Set out every line bearing the string "joints".

>> begin Data shown

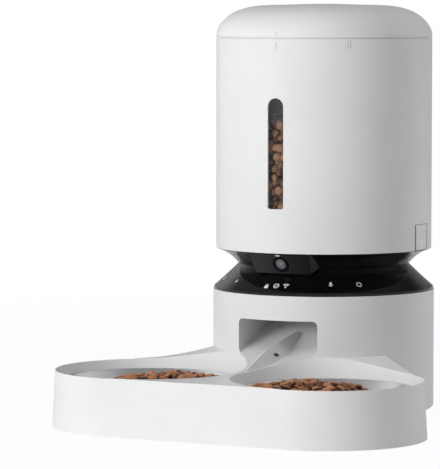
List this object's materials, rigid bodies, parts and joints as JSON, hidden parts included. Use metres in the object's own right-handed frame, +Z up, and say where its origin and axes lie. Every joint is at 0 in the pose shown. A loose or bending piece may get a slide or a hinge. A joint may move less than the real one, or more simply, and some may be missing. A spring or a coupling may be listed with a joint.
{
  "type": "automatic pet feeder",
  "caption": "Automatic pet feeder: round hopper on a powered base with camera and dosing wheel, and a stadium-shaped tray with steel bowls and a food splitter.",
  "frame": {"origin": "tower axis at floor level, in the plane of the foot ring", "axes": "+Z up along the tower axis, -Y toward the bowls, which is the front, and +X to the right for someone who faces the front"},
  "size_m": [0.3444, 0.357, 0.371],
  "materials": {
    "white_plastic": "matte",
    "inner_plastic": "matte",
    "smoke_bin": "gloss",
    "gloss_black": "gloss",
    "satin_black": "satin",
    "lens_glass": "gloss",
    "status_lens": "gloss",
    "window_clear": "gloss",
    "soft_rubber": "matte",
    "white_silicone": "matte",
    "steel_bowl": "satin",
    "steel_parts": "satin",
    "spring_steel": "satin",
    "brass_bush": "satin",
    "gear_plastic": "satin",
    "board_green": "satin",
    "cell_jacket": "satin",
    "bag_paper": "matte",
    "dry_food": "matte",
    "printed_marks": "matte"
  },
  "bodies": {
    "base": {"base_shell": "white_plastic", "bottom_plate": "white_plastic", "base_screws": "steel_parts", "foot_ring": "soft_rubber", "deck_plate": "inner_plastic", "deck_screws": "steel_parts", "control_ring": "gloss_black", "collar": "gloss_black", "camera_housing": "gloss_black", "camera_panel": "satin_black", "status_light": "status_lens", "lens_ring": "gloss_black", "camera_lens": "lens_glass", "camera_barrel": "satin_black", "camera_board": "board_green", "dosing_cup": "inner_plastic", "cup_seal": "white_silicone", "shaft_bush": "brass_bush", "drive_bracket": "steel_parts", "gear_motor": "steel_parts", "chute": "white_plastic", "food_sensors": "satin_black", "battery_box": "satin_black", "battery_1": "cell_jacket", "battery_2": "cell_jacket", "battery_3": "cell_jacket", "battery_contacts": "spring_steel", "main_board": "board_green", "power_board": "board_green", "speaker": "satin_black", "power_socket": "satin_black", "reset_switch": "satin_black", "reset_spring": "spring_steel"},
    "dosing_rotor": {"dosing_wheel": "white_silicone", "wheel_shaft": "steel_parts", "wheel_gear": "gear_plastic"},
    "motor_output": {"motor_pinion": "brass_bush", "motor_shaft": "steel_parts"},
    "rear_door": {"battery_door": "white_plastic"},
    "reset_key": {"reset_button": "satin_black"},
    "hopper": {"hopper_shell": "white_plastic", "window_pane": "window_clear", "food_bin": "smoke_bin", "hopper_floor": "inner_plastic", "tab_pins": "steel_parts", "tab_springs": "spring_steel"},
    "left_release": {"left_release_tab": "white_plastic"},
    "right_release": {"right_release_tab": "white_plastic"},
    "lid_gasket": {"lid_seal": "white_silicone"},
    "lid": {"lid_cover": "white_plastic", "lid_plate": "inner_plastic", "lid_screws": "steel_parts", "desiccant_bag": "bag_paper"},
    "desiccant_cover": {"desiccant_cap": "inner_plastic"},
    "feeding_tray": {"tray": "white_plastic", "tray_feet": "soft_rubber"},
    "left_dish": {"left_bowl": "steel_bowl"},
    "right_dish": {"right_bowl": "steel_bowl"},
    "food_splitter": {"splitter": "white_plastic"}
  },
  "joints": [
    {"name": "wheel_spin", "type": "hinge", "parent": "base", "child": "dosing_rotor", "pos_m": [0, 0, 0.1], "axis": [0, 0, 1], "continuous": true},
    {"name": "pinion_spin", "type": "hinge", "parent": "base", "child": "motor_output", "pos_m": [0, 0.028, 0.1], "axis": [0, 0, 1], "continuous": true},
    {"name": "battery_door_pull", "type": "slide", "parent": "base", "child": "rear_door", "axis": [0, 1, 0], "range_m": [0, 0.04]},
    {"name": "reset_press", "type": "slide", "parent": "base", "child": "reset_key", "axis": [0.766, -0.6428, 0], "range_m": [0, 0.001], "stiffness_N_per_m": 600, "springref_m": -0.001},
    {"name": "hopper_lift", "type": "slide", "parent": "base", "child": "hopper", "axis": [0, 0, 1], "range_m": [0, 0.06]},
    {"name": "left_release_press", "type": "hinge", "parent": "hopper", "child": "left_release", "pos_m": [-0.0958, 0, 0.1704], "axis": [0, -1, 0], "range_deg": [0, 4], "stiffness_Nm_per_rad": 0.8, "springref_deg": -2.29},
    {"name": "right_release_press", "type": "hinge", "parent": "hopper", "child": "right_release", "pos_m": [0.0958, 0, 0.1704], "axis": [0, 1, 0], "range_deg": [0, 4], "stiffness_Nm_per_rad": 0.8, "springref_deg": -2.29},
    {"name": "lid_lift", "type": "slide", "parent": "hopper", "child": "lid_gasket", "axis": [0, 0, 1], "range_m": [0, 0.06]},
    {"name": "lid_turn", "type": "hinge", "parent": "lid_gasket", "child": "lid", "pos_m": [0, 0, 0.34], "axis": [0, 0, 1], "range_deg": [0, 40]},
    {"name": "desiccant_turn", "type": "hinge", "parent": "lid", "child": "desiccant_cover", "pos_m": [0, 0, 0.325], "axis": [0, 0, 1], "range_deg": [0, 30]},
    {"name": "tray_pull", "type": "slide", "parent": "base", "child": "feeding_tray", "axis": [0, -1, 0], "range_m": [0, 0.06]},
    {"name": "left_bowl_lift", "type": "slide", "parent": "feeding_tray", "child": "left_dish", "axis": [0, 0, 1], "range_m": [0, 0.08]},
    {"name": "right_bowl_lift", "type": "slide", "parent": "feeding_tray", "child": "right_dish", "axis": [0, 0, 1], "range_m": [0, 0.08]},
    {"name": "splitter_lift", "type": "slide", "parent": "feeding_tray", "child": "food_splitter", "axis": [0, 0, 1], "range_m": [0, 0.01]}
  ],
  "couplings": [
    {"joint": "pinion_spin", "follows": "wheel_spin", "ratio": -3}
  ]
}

>> end Data shown
>> begin Data shown

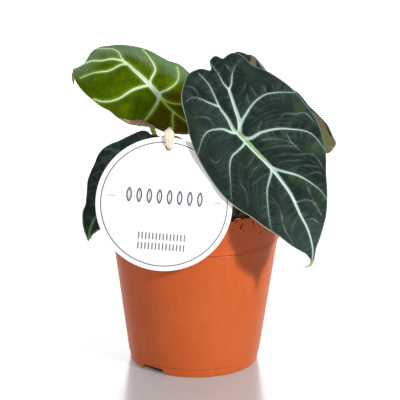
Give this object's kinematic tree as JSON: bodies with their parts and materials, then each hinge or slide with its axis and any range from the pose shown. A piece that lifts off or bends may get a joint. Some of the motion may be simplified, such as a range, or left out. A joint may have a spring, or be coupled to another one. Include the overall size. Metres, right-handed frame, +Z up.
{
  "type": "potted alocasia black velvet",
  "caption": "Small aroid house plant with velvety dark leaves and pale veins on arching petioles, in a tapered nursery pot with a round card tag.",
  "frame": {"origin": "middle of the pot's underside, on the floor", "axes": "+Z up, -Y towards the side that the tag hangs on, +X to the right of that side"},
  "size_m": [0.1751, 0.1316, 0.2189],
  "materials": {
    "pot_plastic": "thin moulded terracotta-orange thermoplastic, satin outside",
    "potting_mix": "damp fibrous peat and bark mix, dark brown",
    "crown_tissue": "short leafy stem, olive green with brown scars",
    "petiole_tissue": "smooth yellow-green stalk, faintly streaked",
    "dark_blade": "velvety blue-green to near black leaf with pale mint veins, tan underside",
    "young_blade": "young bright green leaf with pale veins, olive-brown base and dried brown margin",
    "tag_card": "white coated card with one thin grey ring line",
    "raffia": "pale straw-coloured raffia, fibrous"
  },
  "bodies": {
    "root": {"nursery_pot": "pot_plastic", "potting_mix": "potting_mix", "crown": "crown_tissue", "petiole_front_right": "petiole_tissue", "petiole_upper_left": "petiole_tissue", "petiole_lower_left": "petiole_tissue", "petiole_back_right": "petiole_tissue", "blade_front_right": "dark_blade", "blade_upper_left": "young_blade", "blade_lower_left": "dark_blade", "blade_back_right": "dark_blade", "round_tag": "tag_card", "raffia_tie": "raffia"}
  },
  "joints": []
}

>> end Data shown

▶ [Correct answer]
List this object's materials, rigid bodies, parts and joints as JSON, hidden parts included. Use metres in the object's own right-handed frame, +Z up, and say where its origin and axes lie. Every joint is at 0 in the pose shown. A loose or bending piece may get a slide or a hinge. A joint may move less than the real one, or more simply, and some may be missing. A spring or a coupling may be listed with a joint.
  "joints": [
  "joints": []